А Ганнибал... думал приблизительно так же, как и Сципион: время-то работает на римлян. Сейчас римские новобранцы неопытны, а за зиму Сципион мог бы хорошо обучить их в своем лагере. Сейчас галлы рвутся в бой, но месяцы бездействия охладят их пыл, и они уйдут. Семпроний недальновиден, что показали его вылазки за реку, с Семпронием проще будет разобраться, чем со Сципионом, уже битым, уже понявшим истинную силу карфагенской армии.
Оба лагеря, римский и карфагенский, разделяла равнина, по которой протекал ручей. Берега этого ручья были заболочены и густо поросли кустарником, настолько высоким, что там мог скрыться не только пехотинец, но и всадник. Русло Требии здесь распадалось на множество рукавов.
В день зимнего солнцестояния 218 года Ганнибал собрал военный совет. Своему младшему брату Магону он приказал взять две сотни солдат — наиболее проверенных и сильных. Главнокомандующий лично отбирал их еще загодя, когда обходил войска. С этими солдатами Магону надлежит посоветоваться, чтобы каждый назвал еще девять столь же надежных товарищей. Таким образом Магону следовало получить отборнейший отряд в количестве двух тысяч человек и с ними отправиться в засаду.
На следующий день рано утром Ганнибал велел нумидийцам перейти Требию, подойти к римскому лагерю и забросать часовых дротиками. Когда римляне, что вполне естественно, разозлятся и захотят разобраться с наглецами, нумидийцам надлежит отступить и броситься к берегу реки.
Провокация удалась на славу. Нумидийцы подлетели к римскому лагерю, принялись кричать, дразнить противника и метать дротики. Раздался сигнал тревоги. Семпроний понял: пробил час! Враг атакует. Он немедленно поднял свою конницу и поскакал к переправе, а следом двинулась и остальная часть римской армии.
Заканчивался декабрь, валил мокрый снег. Римские солдаты, не успевшие даже позавтракать, выскочили из палаток, вооружились и тотчас промокли. Им пришлось догонять нумидийцев, которые уже проскочили реку. Вода доходила римлянам до подмышек, солдаты продрогли до костей и тряслись от холода. Оружие прыгало в их дрожащих руках.
Что касается нумидийцев, то те, напротив, проснулись рано, плотно покушали, натерли тело жиром, согрелись у костров. Руки у них не дрожали, и чувствовали они себя, в общем, превосходно.
Против Ганнибала стояли сейчас все четыре консульских легиона. И хотя римские солдаты не вполне были готовы к этому сражению, все-таки римская армия в любом случае представляла собой внушительную силу. Недооценивать ее не следовало.

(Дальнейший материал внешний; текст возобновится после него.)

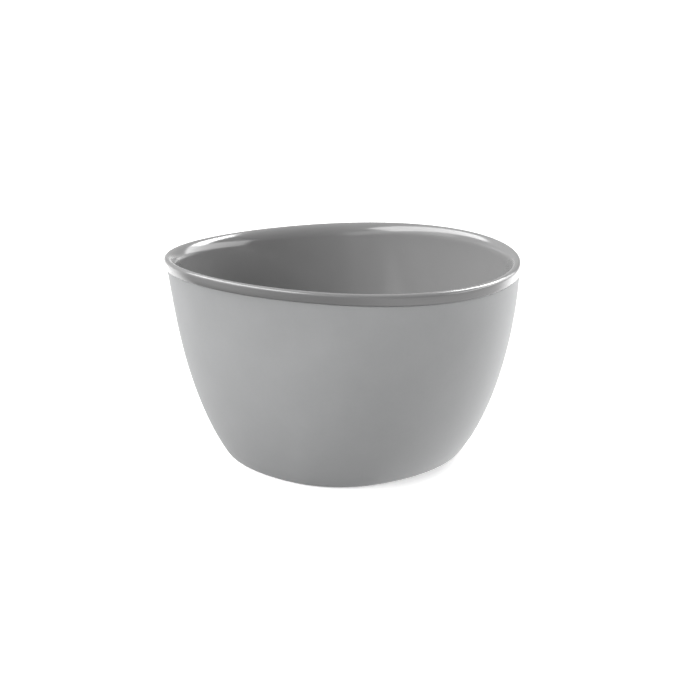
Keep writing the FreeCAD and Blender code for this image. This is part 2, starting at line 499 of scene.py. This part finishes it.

Ганнибал отошел от своего лагеря километра на полтора и развернул войска: в авангарде — пращники и легкая пехота, далее, в центре, — тяжелая пехота, и наконец на флангах — конница и слоны.
Фронт растянулся километра на три. Прямо против Ганнибала находились те силы, которые смог выставить Семпроний. Это был классический манипулярный строй, столько лет приносивший легионам победы.
Не сумев догнать нумидийцев, вернулась римская конница и заняла привычное место на флангах.
Карфагенская кавалерия однозначно превосходила римскую — римляне никогда не славились искусством верховой езды — плюс в коннице обычно служили не римские граждане (те занимали место в почетном пехотном строю испытанных манипул), а союзники. А у карфагенян к тому же были их знаменитые страшные слоны! Говорят, к тому моменту у Ганнибала сохранилось семь слонов (по другой версии — один, зато самый большой и злой, тот самый Сириец). В любом случае слоны производили впечатление еще более жуткое, чем первые танки на полях Первой мировой.
Римская конница была смята и отступила, и фланги римской пехоты обнажились. Карфагенские пращники и копейщики кинулись на римлян с двух сторон. Праща считалась, напомним, одним из самых смертоносных[67]
видов вооружения тех лет.Когда римляне впали в растерянность от этой атаки, из засады им нанес удар отряд Магона.